■ **GIVEN REQUEST**:
Repeat exactly each line of the data provided below.

■ **DATA SEGMENT**:
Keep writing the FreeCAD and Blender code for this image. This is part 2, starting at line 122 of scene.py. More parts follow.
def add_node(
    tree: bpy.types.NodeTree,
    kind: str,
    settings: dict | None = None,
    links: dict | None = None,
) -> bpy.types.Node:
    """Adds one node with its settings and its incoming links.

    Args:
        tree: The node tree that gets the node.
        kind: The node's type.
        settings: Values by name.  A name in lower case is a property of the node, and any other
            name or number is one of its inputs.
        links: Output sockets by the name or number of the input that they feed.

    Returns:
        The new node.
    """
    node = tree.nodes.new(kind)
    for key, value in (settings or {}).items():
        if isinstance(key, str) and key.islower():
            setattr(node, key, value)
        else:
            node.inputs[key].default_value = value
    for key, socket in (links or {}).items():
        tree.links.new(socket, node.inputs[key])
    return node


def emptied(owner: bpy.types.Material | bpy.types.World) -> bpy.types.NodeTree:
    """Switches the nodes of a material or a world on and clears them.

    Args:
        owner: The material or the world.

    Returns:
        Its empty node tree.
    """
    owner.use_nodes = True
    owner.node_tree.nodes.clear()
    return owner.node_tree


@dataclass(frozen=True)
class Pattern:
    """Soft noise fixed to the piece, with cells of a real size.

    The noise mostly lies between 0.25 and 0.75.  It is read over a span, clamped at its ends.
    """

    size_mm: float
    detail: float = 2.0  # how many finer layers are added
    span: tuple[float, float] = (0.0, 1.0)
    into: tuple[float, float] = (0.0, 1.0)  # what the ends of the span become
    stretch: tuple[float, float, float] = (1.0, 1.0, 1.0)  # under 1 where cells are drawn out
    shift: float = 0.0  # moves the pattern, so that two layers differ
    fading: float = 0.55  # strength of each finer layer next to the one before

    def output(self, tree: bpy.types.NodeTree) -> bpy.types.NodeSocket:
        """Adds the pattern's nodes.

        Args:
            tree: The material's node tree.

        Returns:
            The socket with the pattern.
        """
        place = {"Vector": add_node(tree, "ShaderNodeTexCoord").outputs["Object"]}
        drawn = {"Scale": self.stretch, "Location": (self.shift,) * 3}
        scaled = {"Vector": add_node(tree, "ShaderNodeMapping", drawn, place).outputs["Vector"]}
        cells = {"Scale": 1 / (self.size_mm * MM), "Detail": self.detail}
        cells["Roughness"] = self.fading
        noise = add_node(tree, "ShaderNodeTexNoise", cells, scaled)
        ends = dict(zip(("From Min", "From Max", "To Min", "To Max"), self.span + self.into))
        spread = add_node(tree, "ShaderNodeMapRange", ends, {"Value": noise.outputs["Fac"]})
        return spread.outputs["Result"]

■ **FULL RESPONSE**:
Keep writing the FreeCAD and Blender code for this image. This is part 2, starting at line 122 of scene.py. More parts follow.
def add_node(
    tree: bpy.types.NodeTree,
    kind: str,
    settings: dict | None = None,
    links: dict | None = None,
) -> bpy.types.Node:
    """Adds one node with its settings and its incoming links.

    Args:
        tree: The node tree that gets the node.
        kind: The node's type.
        settings: Values by name.  A name in lower case is a property of the node, and any other
            name or number is one of its inputs.
        links: Output sockets by the name or number of the input that they feed.

    Returns:
        The new node.
    """
    node = tree.nodes.new(kind)
    for key, value in (settings or {}).items():
        if isinstance(key, str) and key.islower():
            setattr(node, key, value)
        else:
            node.inputs[key].default_value = value
    for key, socket in (links or {}).items():
        tree.links.new(socket, node.inputs[key])
    return node


def emptied(owner: bpy.types.Material | bpy.types.World) -> bpy.types.NodeTree:
    """Switches the nodes of a material or a world on and clears them.

    Args:
        owner: The material or the world.

    Returns:
        Its empty node tree.
    """
    owner.use_nodes = True
    owner.node_tree.nodes.clear()
    return owner.node_tree


@dataclass(frozen=True)
class Pattern:
    """Soft noise fixed to the piece, with cells of a real size.

    The noise mostly lies between 0.25 and 0.75.  It is read over a span, clamped at its ends.
    """

    size_mm: float
    detail: float = 2.0  # how many finer layers are added
    span: tuple[float, float] = (0.0, 1.0)
    into: tuple[float, float] = (0.0, 1.0)  # what the ends of the span become
    stretch: tuple[float, float, float] = (1.0, 1.0, 1.0)  # under 1 where cells are drawn out
    shift: float = 0.0  # moves the pattern, so that two layers differ
    fading: float = 0.55  # strength of each finer layer next to the one before

    def output(self, tree: bpy.types.NodeTree) -> bpy.types.NodeSocket:
        """Adds the pattern's nodes.

        Args:
            tree: The material's node tree.

        Returns:
            The socket with the pattern.
        """
        place = {"Vector": add_node(tree, "ShaderNodeTexCoord").outputs["Object"]}
        drawn = {"Scale": self.stretch, "Location": (self.shift,) * 3}
        scaled = {"Vector": add_node(tree, "ShaderNodeMapping", drawn, place).outputs["Vector"]}
        cells = {"Scale": 1 / (self.size_mm * MM), "Detail": self.detail}
        cells["Roughness"] = self.fading
        noise = add_node(tree, "ShaderNodeTexNoise", cells, scaled)
        ends = dict(zip(("From Min", "From Max", "To Min", "To Max"), self.span + self.into))
        spread = add_node(tree, "ShaderNodeMapRange", ends, {"Value": noise.outputs["Fac"]})
        return spread.outputs["Result"]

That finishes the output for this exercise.